Health secretary Alan Johnson told the House of Commons that the alternative system would let patients call a single number and that this would generate the collection of antivirals from a distribution point.

He said the interim arrangements would not rely solely on NHS Direct “because it deals with all the other things that happen such as people ringing about heart attacks.” However, he said the helpline would have a role. NHS Direct is due to take a lead role in the National Flu Line service.

Johnson added: “We will coordinate local arrangements with primary care trusts for assessment and collection, web access and also the potential for phone services. It is critical that any system is robust and as thoroughly tested as possible before it is made operational.”

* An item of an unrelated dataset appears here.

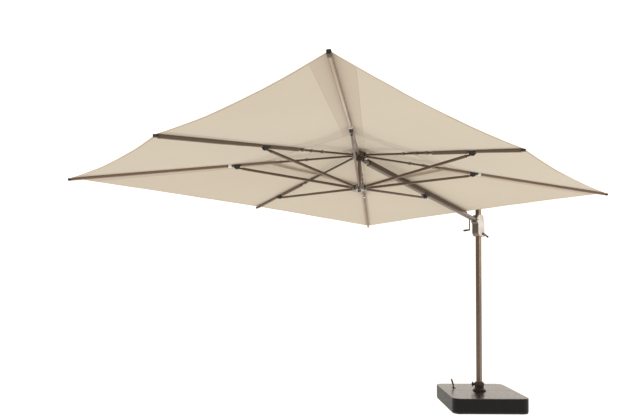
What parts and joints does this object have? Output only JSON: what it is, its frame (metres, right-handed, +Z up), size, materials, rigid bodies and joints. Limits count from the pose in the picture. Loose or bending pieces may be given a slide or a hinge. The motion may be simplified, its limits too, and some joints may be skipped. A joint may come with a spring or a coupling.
{
  "type": "patio umbrella with base",
  "caption": "Side-post patio umbrella: sliding arm, folding ribs and vented canopy over a weighted, swivelling base.",
  "frame": {"origin": "on the floor under the mast's axis, which is the centre of the base", "axes": "+Z up, the arm reaches from the mast towards -X, +X runs from the canopy's hub to the mast, and the crank is on the +Y side"},
  "size_m": [4.9461, 3.0178, 2.6988],
  "materials": {
    "frame_bronze": "satin",
    "hub_black": "matte",
    "fitting_black": "satin",
    "canopy_fabric": "matte",
    "cover_brown": "satin",
    "tray_black": "matte",
    "ballast_stone": "matte",
    "steel_dark": "satin",
    "bright_steel": "satin",
    "housing_taupe": "satin",
    "liner_nylon": "matte",
    "foot_rubber": "matte"
  },
  "bodies": {
    "base": {"base_tray": "tray_black", "base_cover": "cover_brown", "base_frame": "steel_dark", "ballast_slabs": "ballast_stone", "base_feet": "foot_rubber", "pedal_bracket": "steel_dark", "mast_collar": "steel_dark", "flange_bolts": "bright_steel", "mast_spindle": "bright_steel"},
    "pedal": {"foot_pedal": "steel_dark"},
    "clamp_knob": {"collar_knob": "fitting_black"},
    "mast": {"mast_tube": "frame_bronze", "mast_foot": "steel_dark", "mast_bushes": "liner_nylon", "mast_cap": "fitting_black"},
    "carriage": {"carriage_shell": "housing_taupe", "carriage_liners": "liner_nylon", "carriage_pins": "bright_steel"},
    "crank": {"crank_shaft": "steel_dark"},
    "crank_grip": {"crank_knob": "fitting_black"},
    "lever": {"brake_lever": "fitting_black"},
    "arm": {"arm_tube": "frame_bronze", "arm_knuckles": "housing_taupe", "rib_tube_east": "frame_bronze", "rib_fittings_east": "fitting_black", "canopy_east": "canopy_fabric"},
    "hub": {"upper_hub": "hub_black", "hub_pins": "bright_steel", "hub_post": "steel_dark", "vent_cap": "canopy_fabric"},
    "runner": {"lower_hub": "hub_black"},
    "strut_east": {"strut_east": "frame_bronze"},
    "rib_northeast": {"rib_tube_northeast": "frame_bronze", "rib_fittings_northeast": "fitting_black", "canopy_northeast": "canopy_fabric"},
    "strut_northeast": {"strut_northeast": "frame_bronze"},
    "rib_north": {"rib_tube_north": "frame_bronze", "rib_fittings_north": "fitting_black", "canopy_north": "canopy_fabric"},
    "strut_north": {"strut_north": "frame_bronze"},
    "rib_northwest": {"rib_tube_northwest": "frame_bronze", "rib_fittings_northwest": "fitting_black", "canopy_northwest": "canopy_fabric"},
    "strut_northwest": {"strut_northwest": "frame_bronze"},
    "rib_west": {"rib_tube_west": "frame_bronze", "rib_fittings_west": "fitting_black", "canopy_west": "canopy_fabric"},
    "strut_west": {"strut_west": "frame_bronze"},
    "rib_southwest": {"rib_tube_southwest": "frame_bronze", "rib_fittings_southwest": "fitting_black", "canopy_southwest": "canopy_fabric"},
    "strut_southwest": {"strut_southwest": "frame_bronze"},
    "rib_south": {"rib_tube_south": "frame_bronze", "rib_fittings_south": "fitting_black", "canopy_south": "canopy_fabric"},
    "strut_south": {"strut_south": "frame_bronze"},
    "rib_southeast": {"rib_tube_southeast": "frame_bronze", "rib_fittings_southeast": "fitting_black", "canopy_southeast": "canopy_fabric"},
    "strut_southeast": {"strut_southeast": "frame_bronze"}
  },
  "joints": [
    {"name": "mast_turn", "type": "hinge", "parent": "base", "child": "mast", "pos_m": [0, 0, 0.3], "axis": [0, 0, 1], "continuous": true},
    {"name": "clamp_knob_turn", "type": "hinge", "parent": "base", "child": "clamp_knob", "pos_m": [-0.05657, 0.05657, 0.272], "axis": [-0.7071, 0.7071, 0], "continuous": true},
    {"name": "pedal_press", "type": "hinge", "parent": "base", "child": "pedal", "pos_m": [-0.03594, 0.32786, 0.165], "axis": [-0.6756, 0.7373, 0], "range_deg": [0, 20], "stiffness_Nm_per_rad": 5, "springref_deg": -5.73},
    {"name": "arm_lift", "type": "hinge", "parent": "carriage", "child": "arm", "pos_m": [-0.095, 0, 2.302], "axis": [0, 1, 0], "range_deg": [0, 72], "deforming": ["canopy_east"]},
    {"name": "carriage_slide", "type": "slide", "parent": "mast", "child": "carriage", "axis": [0, 0, -1], "range_m": [0, 1.7]},
    {"name": "crank_turn", "type": "hinge", "parent": "carriage", "child": "crank", "pos_m": [-0.038, 0.07, 2.332], "axis": [0, 1, 0], "range_deg": [-4320, 0]},
    {"name": "grip_spin", "type": "hinge", "parent": "crank", "child": "crank_grip", "pos_m": [-0.038, 0.14, 2.194], "axis": [0, 1, 0], "continuous": true},
    {"name": "lever_pull", "type": "hinge", "parent": "carriage", "child": "lever", "pos_m": [0.03, -0.05, 2.138], "axis": [0, -1, 0], "range_deg": [0, 25], "stiffness_Nm_per_rad": 2, "springref_deg": -11.46},
    {"name": "hub_level", "type": "hinge", "parent": "arm", "child": "hub", "pos_m": [-2.238, 0, 2.6096], "axis": [0, 1, 0], "range_deg": [-72, 0]},
    {"name": "runner_drop", "type": "slide", "parent": "hub", "child": "runner", "axis": [0, 0, -1], "range_m": [0, 1.81904]},
    {"name": "strut_swing_east", "type": "hinge", "parent": "arm", "child": "strut_east", "pos_m": [-1.205, 0, 2.41688], "axis": [0, 1, 0], "range_deg": [-150.22, 0]},
    {"name": "fold_northeast", "type": "hinge", "parent": "hub", "child": "rib_northeast", "pos_m": [-2.261, 0.033, 2.64], "axis": [-0.6, 0.8, 0], "range_deg": [0, 80.46], "deforming": ["canopy_northeast"]},
    {"name": "strut_swing_northeast", "type": "hinge", "parent": "rib_northeast", "child": "strut_northeast", "pos_m": [-1.425, 0.66, 2.4972], "axis": [-0.6, 0.8, 0], "range_deg": [-160.68, 0]},
    {"name": "fold_north", "type": "hinge", "parent": "hub", "child": "rib_north", "pos_m": [-2.305, 0.055, 2.64], "axis": [-1, 0, 0], "range_deg": [0, 74.2], "deforming": ["canopy_north", "vent_cap"]},
    {"name": "strut_swing_north", "type": "hinge", "parent": "rib_north", "child": "strut_north", "pos_m": [-2.305, 1.1, 2.42439], "axis": [-1, 0, 0], "range_deg": [-155.91, 0]},
    {"name": "fold_northwest", "type": "hinge", "parent": "hub", "child": "rib_northwest", "pos_m": [-2.349, 0.033, 2.64], "axis": [-0.6, -0.8, 0], "range_deg": [0, 80.46], "deforming": ["canopy_northwest"]},
    {"name": "strut_swing_northwest", "type": "hinge", "parent": "rib_northwest", "child": "strut_northwest", "pos_m": [-3.185, 0.66, 2.4972], "axis": [-0.6, -0.8, 0], "range_deg": [-160.68, 0]},
    {"name": "fold_west", "type": "hinge", "parent": "hub", "child": "rib_west", "pos_m": [-2.36, 0, 2.64], "axis": [0, -1, 0], "range_deg": [0, 78.78], "deforming": ["canopy_west"]},
    {"name": "strut_swing_west", "type": "hinge", "parent": "rib_west", "child": "strut_west", "pos_m": [-3.405, 0, 2.47259], "axis": [0, -1, 0], "range_deg": [-159.95, 0]},
    {"name": "fold_southwest", "type": "hinge", "parent": "hub", "child": "rib_southwest", "pos_m": [-2.349, -0.033, 2.64], "axis": [0.6, -0.8, 0], "range_deg": [0, 80.46], "deforming": ["canopy_southwest"]},
    {"name": "strut_swing_southwest", "type": "hinge", "parent": "rib_southwest", "child": "strut_southwest", "pos_m": [-3.185, -0.66, 2.4972], "axis": [0.6, -0.8, 0], "range_deg": [-160.68, 0]},
    {"name": "fold_south", "type": "hinge", "parent": "hub", "child": "rib_south", "pos_m": [-2.305, -0.055, 2.64], "axis": [1, 0, 0], "range_deg": [0, 74.2], "deforming": ["canopy_south"]},
    {"name": "strut_swing_south", "type": "hinge", "parent": "rib_south", "child": "strut_south", "pos_m": [-2.305, -1.1, 2.42439], "axis": [1, 0, 0], "range_deg": [-155.91, 0]},
    {"name": "fold_southeast", "type": "hinge", "parent": "hub", "child": "rib_southeast", "pos_m": [-2.261, -0.033, 2.64], "axis": [0.6, 0.8, 0], "range_deg": [0, 80.46], "deforming": ["canopy_southeast"]},
    {"name": "strut_swing_southeast", "type": "hinge", "parent": "rib_southeast", "child": "strut_southeast", "pos_m": [-1.425, -0.66, 2.4972], "axis": [0.6, 0.8, 0], "range_deg": [-160.68, 0]}
  ],
  "couplings": [
    {"joint": "carriage_slide", "follows": "arm_lift", "m_per_rad": 1.3528},
    {"joint": "crank_turn", "follows": "arm_lift", "ratio": -60},
    {"joint": "hub_level", "follows": "arm_lift", "ratio": -1},
    {"joint": "runner_drop", "follows": "arm_lift", "m_per_rad": 1.4475},
    {"joint": "strut_swing_east", "follows": "arm_lift", "ratio": -2.0864},
    {"joint": "fold_northeast", "follows": "arm_lift", "ratio": 1.1175},
    {"joint": "strut_swing_northeast", "follows": "arm_lift", "ratio": -2.2317},
    {"joint": "fold_north", "follows": "arm_lift", "ratio": 1.0306},
    {"joint": "strut_swing_north", "follows": "arm_lift", "ratio": -2.1655},
    {"joint": "fold_northwest", "follows": "arm_lift", "ratio": 1.1175},
    {"joint": "strut_swing_northwest", "follows": "arm_lift", "ratio": -2.2317},
    {"joint": "fold_west", "follows": "arm_lift", "ratio": 1.0941},
    {"joint": "strut_swing_west", "follows": "arm_lift", "ratio": -2.2215},
    {"joint": "fold_southwest", "follows": "arm_lift", "ratio": 1.1175},
    {"joint": "strut_swing_southwest", "follows": "arm_lift", "ratio": -2.2317},
    {"joint": "fold_south", "follows": "arm_lift", "ratio": 1.0306},
    {"joint": "strut_swing_south", "follows": "arm_lift", "ratio": -2.1655},
    {"joint": "fold_southeast", "follows": "arm_lift", "ratio": 1.1175},
    {"joint": "strut_swing_southeast", "follows": "arm_lift", "ratio": -2.2317}
  ]
}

The health secretary said patients would have one number to ring, with a different system for people with hearing difficulties, and one website to contact.

He added: “An algorithm would then spark off the collection of the antiviral from a distribution point.

“The system is predicated on perhaps 28% to 30% of the population having the virus at the height of a pandemic and on their being able to order their antivirals and to receive them within a maximum of 48 hours and preferably within 24 hours.”

Johnson said the DH believed the interim arrangements were “close to replicating what we would have had with the flu line – without some of the more sophisticated elements it is true, but still with the same coverage and in the same time scale.”

There are now 55 confirmed cases of swine flu in the UK and some 4,694 across 30 countries worldwide, according to the World Health Organisation, which has set its current pandemic alert level at phase five.

The DH was urged to take action to ensure it was able to deal with high numbers of calls about swine flu after it emerged two weeks ago that the National Flu Service was running behind schedule.

The National Flu Line was supposed to be activated at WHO pandemic alert phase four or five, initially providing advice to patients with the service expanded at alert phase six to provide rapid assessment and access to antiviral treatment for symptomatic patients.

Johnson told MPs that more details on the interim arrangements would be given during a debate on swine flu scheduled for this Thursday. In the meantime, he said communications minister Lord Carter was responsible for bringing together the current interim arrangements.

Shadow health minister Stephen O’Brien claimed the contract for the National Flu Line had been held up last year by the Office of Government Commerce and the Treasury.

He asked Johnson to explain why the government had told the Select Committee in the House of Lords in March that it would be available in May when it would not be available until the autumn.

Johnson said the government was well prepared and added: “In the case of flu line the problem has been that this is a completely untested, revolutionary system and we have had our problems in the past with revolutionary IT systems that have not been tested and proved sufficiently.

Johnson said the contract to supply the National Flu Line had been signed with BT in December 2008 and that the service would be ready in October, having been fully tested.

“I can think of no worse occasion than a pandemic than for us to put all our eggs in one basket and then to fail, so a perhaps more cautious approach has been taken than in other areas of new technology. We are not willing to run the risk of running the system any earlier in those circumstances,” he added.